Long story short; this seems like a piss poor attempt to placate the citizens who take issue with unamerican monuments (which were erected long after the war, with the specific intent of intimidation and revisionism) by offering an insulting dose of tokenism.
It’s a non-solution to a problem that such GOP officials in SC don’t seem to want to resolve…
True. At the moment there are plenty of Jewish apologists for the casual anti-Semite president* and his less-than-casual anti-Semite supporters because of his decision on Jerusalem (which was more about pandering to American Xtianists than about doing anything for the Jews).
It may seem that way to you, but i think the point that needs to be made is no African American troops fought in South Carolina’s regiments given the evidence of a total of three post-war pensions given to black people, two for cook/servant, none for armed service; and the fact that, during the war, South Carolina prehibited free African Americans from carrying weapons.
“In all my years of research, I can say I have seen no documentation of black South Carolina soldiers fighting for the Confederacy. In fact, when secession came, the state turned down free (blacks) who wanted to volunteer because they didn’t want armed persons of color,” said Edgar, who spent 32 years as director of the University of South Carolina’s Institute for Southern Studies and is author of “South Carolina: A History.”
Perhaps we shouldn’t erect a statue to a traitor for merely proposing that they shouldn’t let their racism lead to their execution for said treason (while we didn’t decide to kill the traitors it was still on the table at that point).
The only source of that photo comes from the Sons of Confederate Veterans, in a book they published about black confederates which on the pages before (falsely) claims hundreds of pension applications and that these records included “touching references to the devotion many servants had to their masters.” I would be far more suspicious of the work of this guy than of the historians that are saying there is zero evidence of free black South Carolina soldiers.
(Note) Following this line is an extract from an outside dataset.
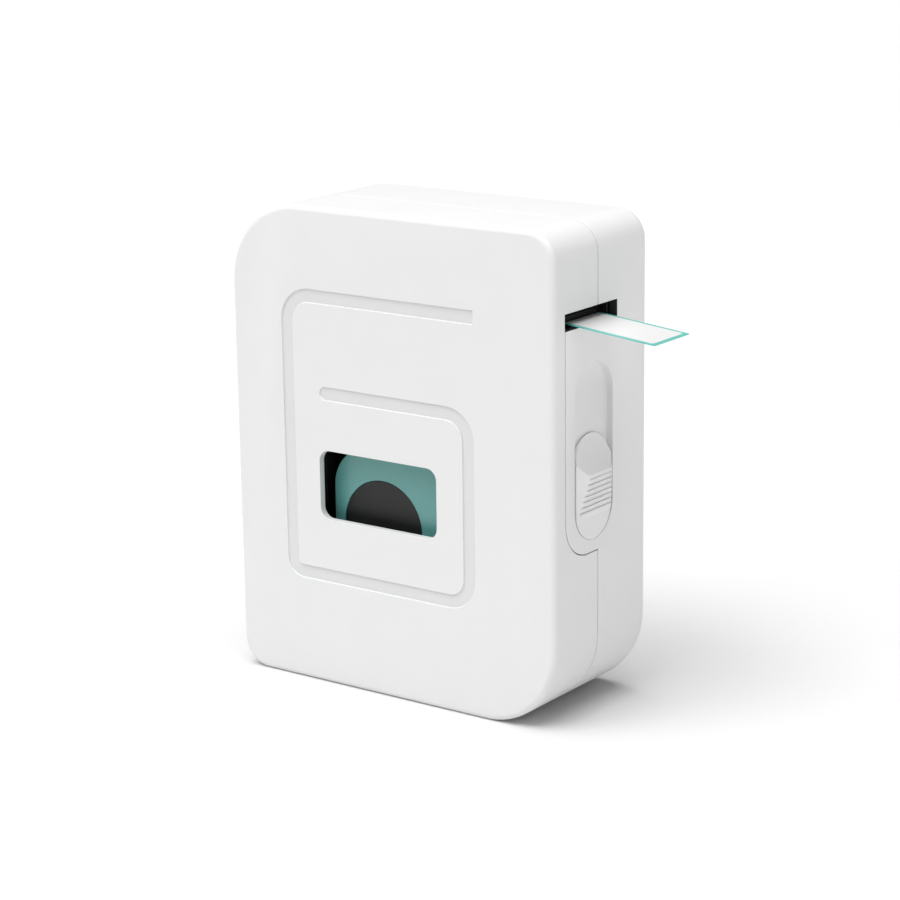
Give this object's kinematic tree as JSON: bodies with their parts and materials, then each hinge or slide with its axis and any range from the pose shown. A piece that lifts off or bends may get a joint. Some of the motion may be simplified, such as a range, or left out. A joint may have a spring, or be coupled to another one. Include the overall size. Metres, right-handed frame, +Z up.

They are reacting to a growing chorus of “neo-Confederates,” who assert that tens of thousands of blacks loyally fought as soldiers for the Confederacy and that hundreds of thousands more supported it. Neo-Confederates acknowledge that the Confederacy legally prohibited slaves from fighting as soldiers until the last month of the war. But they argue that 10 percent of the Confederate states’ 250,000 free blacks enlisted as soldiers, and that thousands of loyal slaves fought alongside their masters even though the Confederacy prohibited it. They do this, as the Civil War scholar James McPherson noted, “as a way of purging their cause of its association with slavery.”
Neo-confederates, like those who provided the source of your footnote to that photo. Where there black confederates? Yeah probably, but the number is estimated at less than 1% of the African-Americans in the confederacy that white southerners continue to use as their token black friend to prove the Civil War wasn’t based in the racist slave trade.
I agree that the motivation of the SC legislators is very suspect.
My only point was that to answer that with the claim that “zero” Black Americans served is also a falsehood. It would be very interesting to find interviews with those men about their motivations for serving, and their experiences during the war. For evidence of Blacks serving, one source is Military pensions paid to those Men, which can be found in the national archives.
Interesting that mine is the only comment you chose to even partially address; conveniently ignoring the main point, as well as the various rebuttals from other people.
The “Black Confederate” pension claims that I have cross checked with State or National archives have so far proved accurate. I don’t know about the “touching references of devotion”, but the South Carolina archives publish images of 330 Confederate pension applications. I am not disagreeing about the reasons for the war, or that large numbers of African Americans willingly served. I am not supporting whatever cause or motivations that the subjects of the article stand for. I am disagreeing with the dogmatic statement that no Blacks willingly served in the CSA. To begin with, it is a negative which is always hard to prove. I love history. Both of my parents were historians. I find it discouraging when we allow modern politics to affect our study of historical events. How “neo-Confederates” will react to the information should not be a factor.
Here is some reasoning for why it is hard to say that no Free Blacks willingly served in the CSA in South Carolina: If we are looking at pension records, South Carolina did not begin recording those pensions until 1923. That puts an applicant who was 17 at enlistment in 1861 at 62 years of age when the application was recorded. So that eliminates not only combat deaths, but deaths from wounds or even old age, at a time when life expectancy for Black Males in the US was 46. In 1923, there were 330 South Carolina African American CSA pension applications. A small number, but not zero. If we can assume that statistics from South Carolina are somewhat analogous to those of Mississippi, there is more data. Mississippi started recording pension data for Black veterans in 1888. 1,739 of approximately 36,000 pension applications were from African Americans, or 4%. That of course again excludes those who died during the war or from wounds soon after. And it does not explore how many served willingly. The Vietnam and WW2 monuments do not have special sections for those who did not volunteer, nor do they exclude service members who died while serving as cooks or laborers. Doris Miller served as a messman in a segregated US Navy, received no weapons training, and was prohibited from touching weapons. And won the Navy Cross.
“One famous African American Confederate is Private Henry Brown of Darlington, South Carolina, who volunteered to serve in the army. Today, a 15-foot monument stands in his memory. Born in Camden, Brown joined Captain W. H. Evans’s 8th South Carolina Infantry and later served with Captain S. H. Wild in the 21st Regiment. He served as a drummer with the Darlington Guards and is buried in Darlington’s Brockington Heights neighborhood.”
-Daniel Brock, “Pensions for African Americans who Served or Fought for the Confederate States of America” Journal of the Historical Society of Pennsylvania, 2012.
Mr. Brown’s pay voucher-
Tom Arch, served as a private ( not a servant, cook, musician, or teamster) in Company H, Rions Battalion, CSA from 1862 to 1865. I don’t know why Mr. Arch enlisted, or whether he faced enemy fire. It would be pretty arrogant for anyone to claim to definitive knowledge of answers to those questions without more solid information.